Éstas son las claves del actual sistema de Cajas de Ahorros. Quizá ahora parezca mucho más fácil la respuesta a la pregunta inicial pues, para un país como el nuestro, con un déficit endémico de ahorro interno que se manifiesta en sus cuantioso déficit exterior y sus no menos abultados déficits públicos, resultaría casi suicida prescindir de entidades cuya misión consiste en el fomento y captación del ahorro popular y que han sabido cumplir con éxito esta tarea a lo largo de una dilatada trayectoria. También resultaría poco inteligente en España, país con poca densidad de población, numerosos lugares habitados y grados apreciables de desigualdad en la distribución personal de su renta y riqueza, prescindir de entidades que tratan de evitar que se excluya de los servicios financieros a personas y lugares de baja renta. Y menos inteligente aún sería poner en manos de los grandes grupos oligopolísticos nacionales la propiedad de las Cajas, que hoy aseguran un grado aceptable de competencia en nuestros mercados financieros.

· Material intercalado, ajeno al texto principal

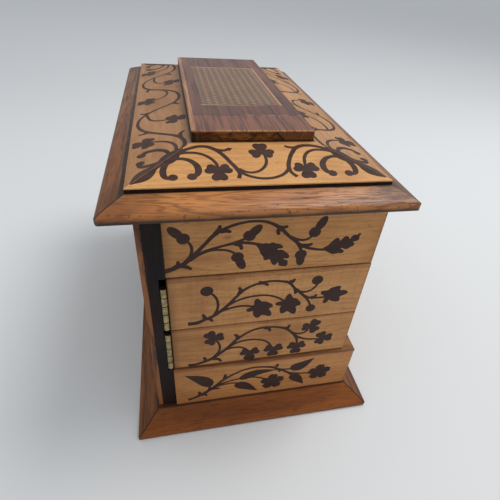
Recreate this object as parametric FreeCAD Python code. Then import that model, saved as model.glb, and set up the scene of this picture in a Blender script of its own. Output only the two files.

Necesitamos hoy todavía de las Cajas de Ahorros para atender a esos tres frentes y seguiremos necesitándolas también en el futuro. Pero resulta necesaria y urgente su reforma. En primer término, para que sus órganos de gobierno no olviden sus misiones fundacionales y exijan su riguroso cumplimiento. Dedicarse prioritariamente a la atención de la clase media y baja sigue ofreciendo oportunidades más que suficientes en un país como España. En segundo lugar, para sacar del ámbito de las Cajas tantas influencias espurias como se observan en su actividad. Además, para reducir algo, al menos, el notable peso de las autoridades autonómicas y locales, que en ocasiones actúan como si fuesen administradoras únicas de las Cajas y éstas fuesen bancos regionales, a ser posible también únicos, para lo que andan poniendo vetos a la necesaria reordenación de su mapa organizativo territorial. Finalmente, para posibilitar que, sin perder su naturaleza fundacional, las Cajas se capitalicen adecuadamente.

Todas estas tareas conducen, en primer término, a que las Cajas puedan emitir títulos de capital con derechos políticos, aunque su representación en los órganos de gobierno tenga que ser minoritaria para preservar su naturaleza fundacional. También conduce a separar rígidamente las funciones ejecutivas, propias de la dirección general o del comité de dirección, de las que corresponda al consejo de administración y a su presidente, que nunca podría ser ejecutivo, que debería representar a los intereses generales y cuyo mandato, como el de todos los consejeros en representación de esos intereses, debería tener un plazo amplio pero sin posibilidad alguna de alargamiento. Ese consejo podría integrarse, dentro de un número muy limitado de miembros, por una representación de los títulos de capital y de los impositores, que actuarían en defensa de sus respectivos intereses, y por otra representación mayoritaria de los intereses generales de la Caja constituida por personas independientes, con formación adecuada y trayectoria intachable, que serían garantes de las finalidades fundacionales de estas entidades. Por último, la reforma debería limitar la fuerte dependencia actual de las Cajas respecto a sus Comunidades Autónomas y Corporaciones locales, especialmente en cuanto a su desarrollo territorial.

Establecidas estas necesarias reformas, algunas Cajas como también algunos bancos, necesitarán de ayudas para sobrevivir a la crisis. Valórese, con mucha flexibilidad y especial cuidado, si con tales apoyos esas entidades podrían sobrevivir efectivamente y, si son capaces de hacerlo, habrá que prestarles tales ayudas y animarles a cumplir su tarea. Pero si ni con ayudas públicas son capaces de sobrevivir, procédase lo antes posible a su absorción por otras o a su liquidación definitiva. No mantengamos con vida a entidades que resulten incapaces de cumplir la importante y difícil misión para la que fueron creadas. Esa, me parece, es la respuesta acertada a la pregunta que algunos me han formulado.

Manuel Lagares, catedrático de Hacienda Pública y miembro del Consejo Editorial de EL MUNDO.